After years in which its economy depended on oil, Gabon is seeking to reposition itself as a “green superpower”. A rare high-income country in Africa, with a nominal per capita income of $8,600, Gabon wants to diversify as oil reserves dwindle. It also wants recognition for preserving its tropical forests, part of the great Congo Basin rainforest — the “lungs of Africa” that are the planet’s most important forest ecosystem after the Amazon.
Ali, director of debt capital at African Conservation Development Group, a Mauritius-incorporated company that specialises in land stewardship, is researching both an eco-tourism project and the launch of a bond he hopes will raise up to $300m. Its underlying asset will be the forest that absorbs millions of tonnes of carbon, creating a stream of potentially marketable carbon credits.
“Every sizeable corporation in the world has made a commitment to net zero,” Ali says of a string of carbon emissions pledges, some more credible than others, by companies from Shell to British Airways and from Unilever to Microsoft.
“Either they have to invest in technology to reduce their emissions or they have to buy carbon offsets. And ACDG can generate a stream of carbon credits,” he says, referring to the company’s 50-year concession to a huge tract of forest, roughly 3 per cent of Gabon’s landmass.
Ali hopes to clinch contracts with companies seeking offsets for a total of 3m tonnes a year of carbon credits over 10 years, charging a minimum $10 a tonne. ACDG would package the income stream into a bond priced at a slight premium to Gabonese sovereign debt.
“If that offtake agreement were to take place, it would be one of the biggest ever,” he says. “If we are able to issue a bond, it would set an important precedent for Gabon, which would then be able to issue similar bonds itself.”
Gabon in central Africa is one of the world’s few net sequesters of carbon along with a handful of other countries such as Guyana and Bhutan. Some 85 per cent of Gabon’s land is covered in carbon-absorbing rainforest, an area about the size of the UK. It has a population of just 2m, 90 per cent of whom are urban, and no major highways.
Each year, Gabonese forests emit about 20m tonnes of carbon through natural decay, fires and deforestation. Human activity from industry to providing power to Libreville, the capital, emits about 15m tonnes more. But the rainforest sequesters roughly 140m tonnes annually, making Gabon a net absorber of more than 100m tonnes a year, according to calculations submitted to the UN Framework Convention on Climate Change. Gabon absorbs about one-third of the carbon France emits.

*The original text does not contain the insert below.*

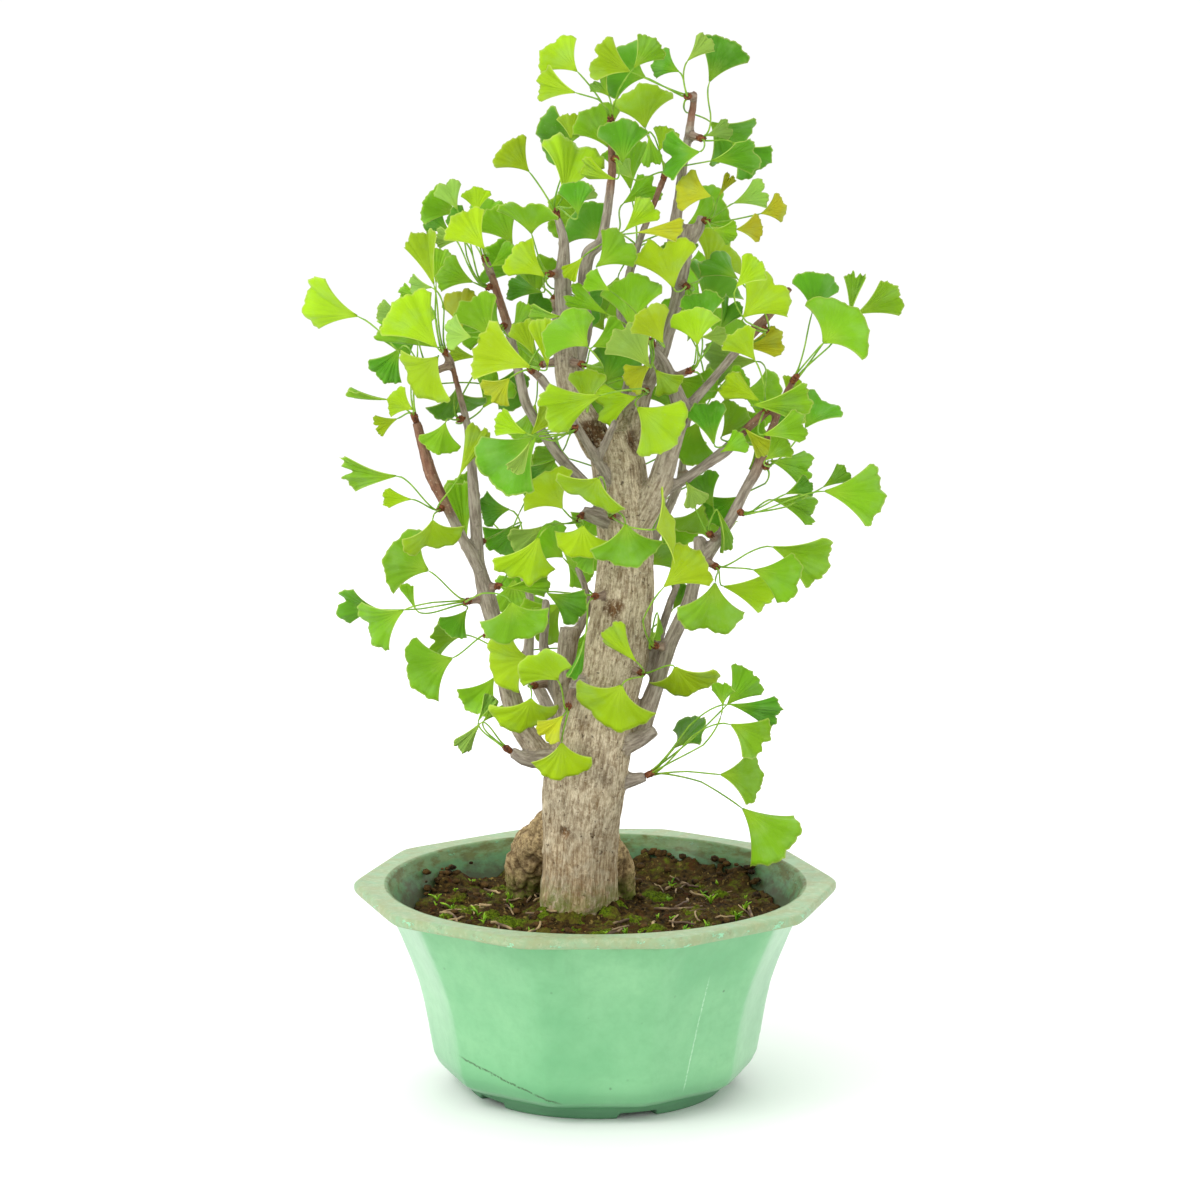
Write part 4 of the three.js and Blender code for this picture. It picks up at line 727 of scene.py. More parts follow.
# Limbs whose last part is a young shoot with smooth red-brown bark, and where along them it begins.
YOUNG = {
    "left_arm": 0.35, "right_fork": 0.5, "right_arm": 0.72, "right_side": 0.6, "second_leader": 0.72,
    "left_limb": 0.88, "upper_left": 0.75, "tall_shoot": 0.8, "thin_shoot": 0.75,
}
# fmt: on
EYE = np.array([3.0, -2335.0, 700.0])  # where the elevation is seen from


def place(x, z, depth):
    """A point of the elevation at a depth: it slides along the line of sight from EYE."""
    reach = 1 - depth / EYE[1]
    return np.array([EYE[0] + (x - EYE[0]) * reach, depth, EYE[2] + (z - EYE[2]) * reach])


def spine(rows):
    """Axis points with the radius as a fourth number."""
    return np.array([[*place(x, z, depth), radius] for x, z, depth, radius in rows])


spines = {"trunk": spine(TRUNK), **{name: spine(rows) for name, rows in LIMBS.items()}}


def eased(nodes, steps):
    """A limb's axis and radius at even steps, its corners rounded by a moving average."""
    far = np.concatenate([[0], np.cumsum(np.linalg.norm(np.diff(nodes[:, :3], axis=0), axis=1))])
    at = np.linspace(0, far[-1], steps)
    fine = np.stack([np.interp(at, far, nodes[:, k]) for k in range(4)], 1)
    reach = int(np.clip(6 * steps / far[-1], 1, (steps - 2) // 2))
    ahead, behind = 2 * fine[:1] - fine[reach:0:-1], 2 * fine[-1:] - fine[-2 : -reach - 2 : -1]
    weight = np.hanning(2 * reach + 3)[1:-1]
    whole = np.concatenate([ahead, fine, behind])
    smooth = [np.convolve(whole[:, k], weight / weight.sum(), "valid") for k in range(4)]
    return np.stack(smooth, 1), at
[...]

“Gabon’s carbon sequestration is good for the world,” says Marthe Mapangou, deputy director of the country’s National Parks Agency. “So the world has to put its hand in its pocket.”
The idea of “natural capital” as a factor in economic activity is gaining traction and could become a pillar of climate change policy. In February, an influential report commissioned by the UK government on The Economics of Biodiversity attempted to quantify the role played by “ecosystem services” such as carbon-absorbing forests and nutrient-recycling soil. Its author, Cambridge professor Sir Partha Dasgupta, argues that any rational economic system must incorporate nature into its models. “Much of nature is free and, if we don’t pay for something, we overexploit it,” he says.
Dasgupta favours the establishment of an international institution akin to the World Bank or IMF that would monitor and manage the global commons, including the high seas, the atmosphere, and biomes such as tropical rainforests and peatlands. “The institution would charge those using the global commons for the traffic they bear and for fishing and mining,” he says. It should, he says, also charge them for using the atmosphere as a sink for pollutants.
Gabon’s government wants to be paid too. “People say you can’t be paid for what is a natural process,” says Tanguy Gahouma-Bekale, permanent secretary of Gabon’s national climate council, referring to its role in carbon absorption. “But we say No. It’s more than 30 years of policy that have preserved our forests. This is not a natural process; it’s a vision.”
Gabon’s rate of deforestation is low at about 0.1 per cent a year, according to satellite monitoring. That is partly because its forests are so vast and its population so small. But it is also the result of deliberate choices.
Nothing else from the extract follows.